* **PROBLEM DETAILS**
Output every record word for word.

* **Modeling code records**
##########

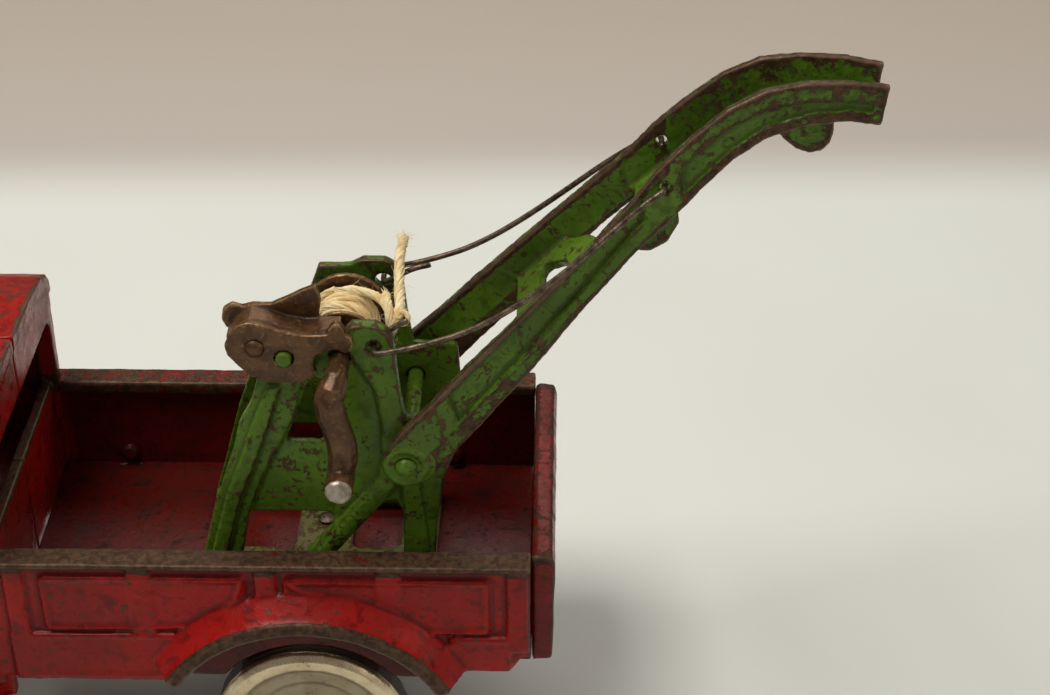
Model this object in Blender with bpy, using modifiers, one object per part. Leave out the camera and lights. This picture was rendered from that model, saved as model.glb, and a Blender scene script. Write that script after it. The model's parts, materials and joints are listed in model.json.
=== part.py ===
"""Toy tow truck: a painted cast-iron wrecker with a crane, boom, winch, crank, pawl and stays.

Modelled in metres, +Z up. +X is the rear (the way the boom points), -Y is the truck's left side.
The castings are described in millimetres below and scaled once, in the mesh helpers.
"""
import math
import bpy
import bmesh
from mathutils import Matrix, Vector

for _o in list(bpy.data.objects):
    bpy.data.objects.remove(_o, do_unlink=True)

MM = 0.001
GAP = 0.3                 # clearance between neighbouring pieces, mm
X_OFF = 2.9               # shift that centres the whole truck on X = 0, mm

# ---------------------------------------------------------------- driving dimensions, mm
HALF_W = 37.8             # half width over the bed rails
RAIL_W = 6.5              # width of the rolled rail
RAIL_TOP = 70.9           # top of the rails and of the bed's front sill
RAIL_T = 1.4              # thickness of the rail at its outer edge
WALL_OUT = 36.0           # outer face of the bed's side walls (half width)
WALL_IN = 33.5            # inner face of the side walls
BODY_BOT = 40.4           # lower edge of the bed sides behind the wheel arch
SKIRT_BOT = 36.7          # lower edge ahead of it
BED_FRONT = -48.6         # rear face of the bed's front wall
BED_REAR = 70.0           # rear end of the two body halves
FLOOR_TOP = 45.6          # top of the loose bed floor plate
FLOOR_T = 0.9
TAIL_T = 4.8              # thickness of the tailgate casting
TAIL_HW = 33.2            # half width of the tailgate
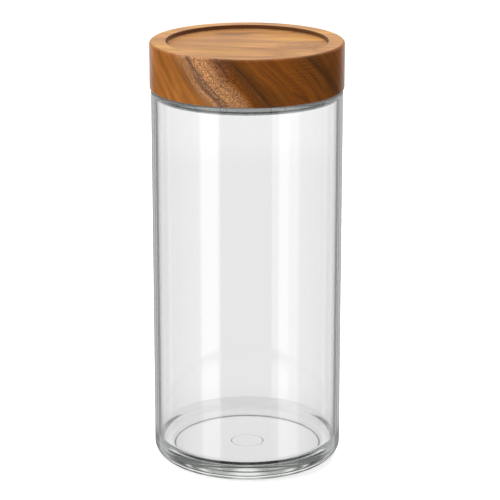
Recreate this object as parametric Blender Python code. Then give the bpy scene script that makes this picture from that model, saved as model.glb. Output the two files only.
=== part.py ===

##########

* **FINISHED ANSWER**
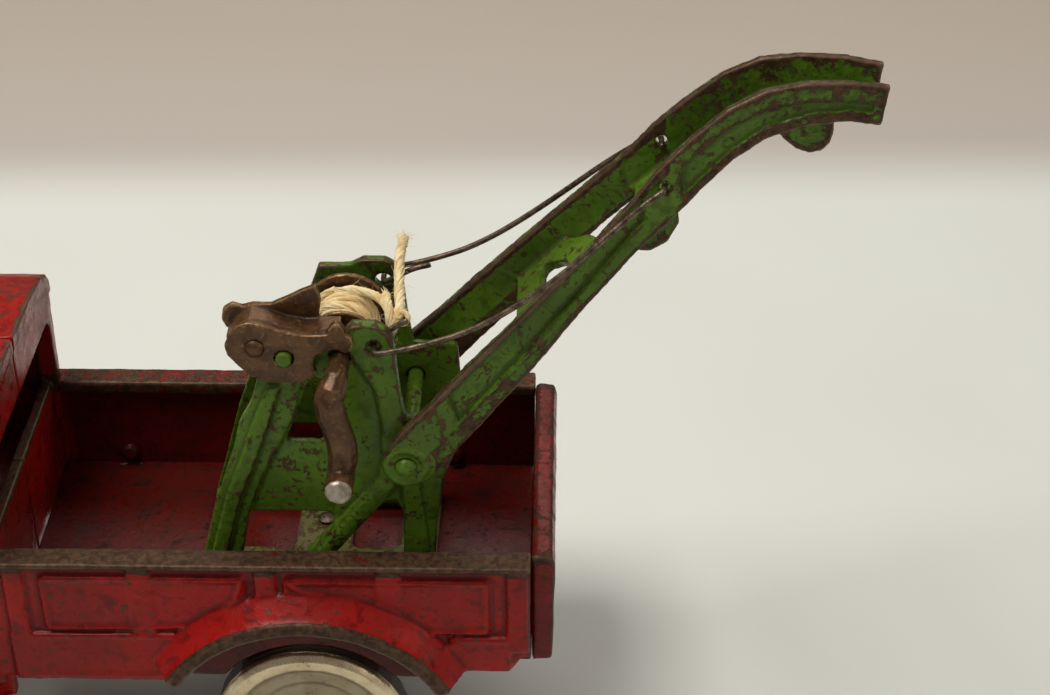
Model this object in Blender with bpy, using modifiers, one object per part. Leave out the camera and lights. This picture was rendered from that model, saved as model.glb, and a Blender scene script. Write that script after it. The model's parts, materials and joints are listed in model.json.
=== part.py ===
"""Toy tow truck: a painted cast-iron wrecker with a crane, boom, winch, crank, pawl and stays.

Modelled in metres, +Z up. +X is the rear (the way the boom points), -Y is the truck's left side.
The castings are described in millimetres below and scaled once, in the mesh helpers.
"""
import math
import bpy
import bmesh
from mathutils import Matrix, Vector

for _o in list(bpy.data.objects):
    bpy.data.objects.remove(_o, do_unlink=True)

MM = 0.001
GAP = 0.3                 # clearance between neighbouring pieces, mm
X_OFF = 2.9               # shift that centres the whole truck on X = 0, mm

# ---------------------------------------------------------------- driving dimensions, mm
HALF_W = 37.8             # half width over the bed rails
RAIL_W = 6.5              # width of the rolled rail
RAIL_TOP = 70.9           # top of the rails and of the bed's front sill
RAIL_T = 1.4              # thickness of the rail at its outer edge
WALL_OUT = 36.0           # outer face of the bed's side walls (half width)
WALL_IN = 33.5            # inner face of the side walls
BODY_BOT = 40.4           # lower edge of the bed sides behind the wheel arch
SKIRT_BOT = 36.7          # lower edge ahead of it
BED_FRONT = -48.6         # rear face of the bed's front wall
BED_REAR = 70.0           # rear end of the two body halves
FLOOR_TOP = 45.6          # top of the loose bed floor plate
FLOOR_T = 0.9
TAIL_T = 4.8              # thickness of the tailgate casting
TAIL_HW = 33.2            # half width of the tailgate
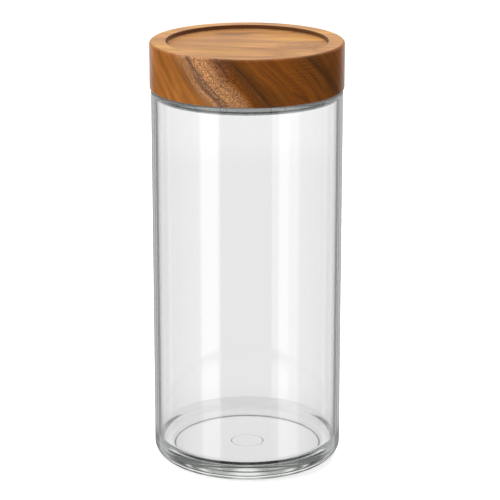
Recreate this object as parametric Blender Python code. Then give the bpy scene script that makes this picture from that model, saved as model.glb. Output the two files only.
=== part.py ===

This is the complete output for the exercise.